Thanks :S
You should use CGI.pm to fetch the query string data and do the redirction, and yes, you must use a? after the URI and then a name/value pair:
query string:
www.site.com?name=value
perl script:
[3]
#!perl
use CGI qw/:standard/;
my $query = param('name');
print redirect('http://www.website.com/$query');
[/3]
I put $query on the and of the URL assuming you wanted to use it in the redirection, if not, just remove it.
CGI or cgi is actually a protocol, Common Gateway Interface, which tells computers how to share data over the internet. The .cgi extension became synonymous with web based perl scripts back in the day and has managed to stick to this very day.
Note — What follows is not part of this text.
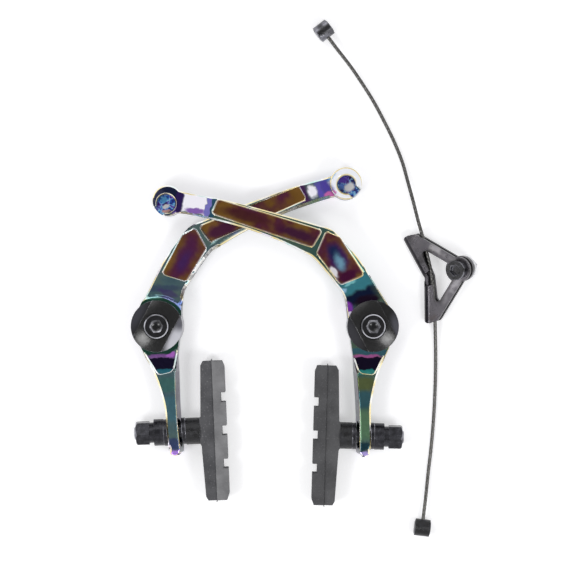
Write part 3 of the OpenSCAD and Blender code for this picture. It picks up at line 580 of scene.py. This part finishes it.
FRONT_RUBBER = MouldedRubber(
    "moulded_brake_rubber_front", ("414143", "565658"), ("3e3e40", "525254"), "747476", (30.8, -45.03), -1.6,
)
REAR_RUBBER = MouldedRubber(
    "moulded_brake_rubber_rear", ("414144", "565659"), ("666668", "848486"), "8c8c8e", (-26.68, -43.1), 182.4,
)
STRAND = PlainMetal("drawn_stranded_steel", "6f6e6c", "3c3b3a", 0.35, 0.6)
ZINC = PlainMetal("zinc_plated_steel", "d6d6d8", "a9a9ac", 0.3, 1.5)
BRONZE = PlainMetal("sintered_bronze", "a8793e", "7a5628", 0.45, 0.4)
SPRING = PlainMetal("drawn_spring_wire", "8a8a8c", "55555a", 0.3, 0.5)


# Shared ways of making a piece


def edges_sharper(bm: bmesh.types.BMesh, degrees: float) -> list[bmesh.types.BMEdge]:
    """Finds the edges between faces that meet at more than an angle.

    Args:
        bm: The mesh.
        degrees: The angle.

    Returns:
        The edges.
    """
    limit = math.radians(degrees)
    return [e for e in bm.edges if len(e.link_faces) == 2 and e.calc_face_angle(0.0) > limit]


def placed(bm: bmesh.types.BMesh, name: str, material: bpy.types.Material, smooth_deg: float = 35.0) -> bpy.types.Object:
    """Turns a bmesh into an object at the origin.

    Args:
        bm: The finished mesh, in metres. It is freed.
        name: The piece's name.
        material: Its finish.
        smooth_deg: Edges sharper than this stay sharp.

    Returns:
        The new object.
    """
    mesh = bpy.data.meshes.new(name)
    bm.to_mesh(mesh)
    bm.free()
    mesh.materials.clear()
    mesh.materials.append(material)
    mesh.shade_smooth()
    mesh.set_sharp_from_angle(angle=math.radians(smooth_deg))
    piece = bpy.data.objects.new(name, mesh)
    bpy.context.scene.collection.objects.link(piece)
    return piece


def corner_cutters(edges: list[bmesh.types.BMEdge], width_mm: float) -> list[bpy.types.Object]:
    """Makes the tools that plane a chamfer along level edges, one for each run of edges.

    Args:
        edges: Level edges between an upper face and a wall.
        width_mm: The chamfer's width.

    Returns:
        The tools.
    """
    slack = 0.08 * MM
    reach = width_mm * MM + slack
    tools = []
    left = set(edges)
    while left:
        run, wait = [], [left.pop()]
        while wait:
            edge = wait.pop()
            run.append(edge)
            for near in [e for v in edge.verts for e in v.link_edges if e in left]:
                left.remove(near)
                wait.append(near)
        outward: dict[bmesh.types.BMVert, list[Vector]] = {}
        for edge in run:
            wall = next(f for f in edge.link_faces if f.normal.z < 0.9)
            for vert in edge.verts:
                outward.setdefault(vert, []).append(Vector((wall.normal.x, wall.normal.y, 0.0)).normalized())
        bm = bmesh.new()
        rings: dict[bmesh.types.BMVert, list[bmesh.types.BMVert]] = {}
        for vert, normals in outward.items():
            middle = sum(normals, Vector()).normalized()
            middle /= max(0.4, middle.dot(normals[0]))
            up = Vector((0.0, 0.0, 1.0))
            rings[vert] = [
                bm.verts.new(vert.co - middle * reach + up * slack), bm.verts.new(vert.co + middle * slack + up * slack),
                bm.verts.new(vert.co + middle * slack - up * reach),
            ]
        for edge in run:
            one, two = rings[edge.verts[0]], rings[edge.verts[1]]
            for k in range(3):
                bm.faces.new((one[k], one[(k + 1) % 3], two[(k + 1) % 3], two[k]))
        for vert, normals in outward.items():
            if len(normals) == 1:
                bm.faces.new(rings[vert])
        bmesh.ops.recalc_face_normals(bm, faces=bm.faces)
        mesh = bpy.data.meshes.new("chamfer_tool")
        bm.to_mesh(mesh)
        bm.free()
        tools.append(bpy.data.objects.new("chamfer_tool", mesh))
    return tools


def carved(bm: bmesh.types.BMesh, tools: list[bpy.types.Object]) -> bmesh.types.BMesh:
    """Cuts tools out of a solid, one after another.

    Args:
        bm: The solid. It is freed.
        tools: What is cut out. They are removed.

    Returns:
        What is left.
    """
    mesh = bpy.data.meshes.new("carved")
    bm.to_mesh(mesh)
    bm.free()
    solid = bpy.data.objects.new("carved", mesh)
    scene = bpy.context.scene.collection.objects
    for piece in [solid, *tools]:
        scene.link(piece)
    for tool in tools:
        cut = solid.modifiers.new("cut", "BOOLEAN")
        cut.operation = "DIFFERENCE"
        cut.solver = "MANIFOLD"
        cut.object = tool
    left = bpy.data.meshes.new_from_object(solid.evaluated_get(bpy.context.evaluated_depsgraph_get()))
    out = bmesh.new()
    out.from_mesh(left)
    for piece in [solid, *tools]:
        data = piece.data
        bpy.data.objects.remove(piece)
        bpy.data.meshes.remove(data)
    bpy.data.meshes.remove(left)
    return out


def finish(bm: bmesh.types.BMesh, node: str, body: str, material: bpy.types.Material) -> bpy.types.Object:
    """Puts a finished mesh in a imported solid's place.

    Args:
        bm: The mesh. It is freed.
        node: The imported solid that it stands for.
        body: The body that it rides on.
        material: Its finish.

    Returns:
        The new piece.
    """
    piece = placed(bm, node + "_finished", material)
    weigh = piece.modifiers.new("weighted", "WEIGHTED_NORMAL")
    weigh.keep_sharp = True
    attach(piece, body)
    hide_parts(node)
    LOG.info("%s: %d vertices", piece.name, len(piece.data.vertices))
    return piece


def drill_point(bm: bmesh.types.BMesh) -> None:
    """Deepens the floor of a bolt's socket to the point that its drill left.

    Args:
        bm: The bolt's mesh.
    """
    level = [f for f in bm.faces if f.normal.z > 0.99 and f.calc_center_median().z > HEAD_LOW_MM * MM]
    floor = min(level, key=lambda f: f.calc_center_median().z)
    bmesh.ops.poke(bm, faces=[floor], offset=-1.9 * MM, center_mode="MEAN")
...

.pl is generally a perl script
.pm is generally a perl module (a library)
you can use .cgi or .pl for the most part anywhere or anytime, just depends on what you prefer. save the .pm extension only for modules as they are treated a little differently by perl during compile time when compiled with the "use" operator. Which is why you can write:
use CGI; (no quotes)
and perl will look for that module in the special array @INC
but must write:
require "path/to/CGI.pm";
When you submit a form from the web or send a query string to a script
test.cgi?my_name=rocknbil&you=boo
It comes to your script in a encoded form. That is, spaces are turned into numeric ASCII equivalents, and in the case of file uploads, even binary data can be included in this data stream.
The first thing that happens when this is sent to your script is that this data must be read in and parsed- turn the spaces back to spaces and split the name/value pairs into an associated key/value pairs
my_name "rocknbil"
you "boo"
or read in the binary data into a file. You can code a read/parse routine into your script yourself, or do what they are describing here, use a module that already has functions written for the task you need to do.
The module CGI.pm manages read/parse, file upload, generates forms, and has many other functions that deal with web in- and out. It's pretty difficult to find an installation of perl these days that doesn't have this module installed, so read the documentation on CGI.pm and throw the use CGI.pm line into a few scripts and see what happens.
BUT you will learn so much more if you hit the tut's and write a couple read/parse routines yourself, you'll understand the process better and it will only take 10 or so lines of code.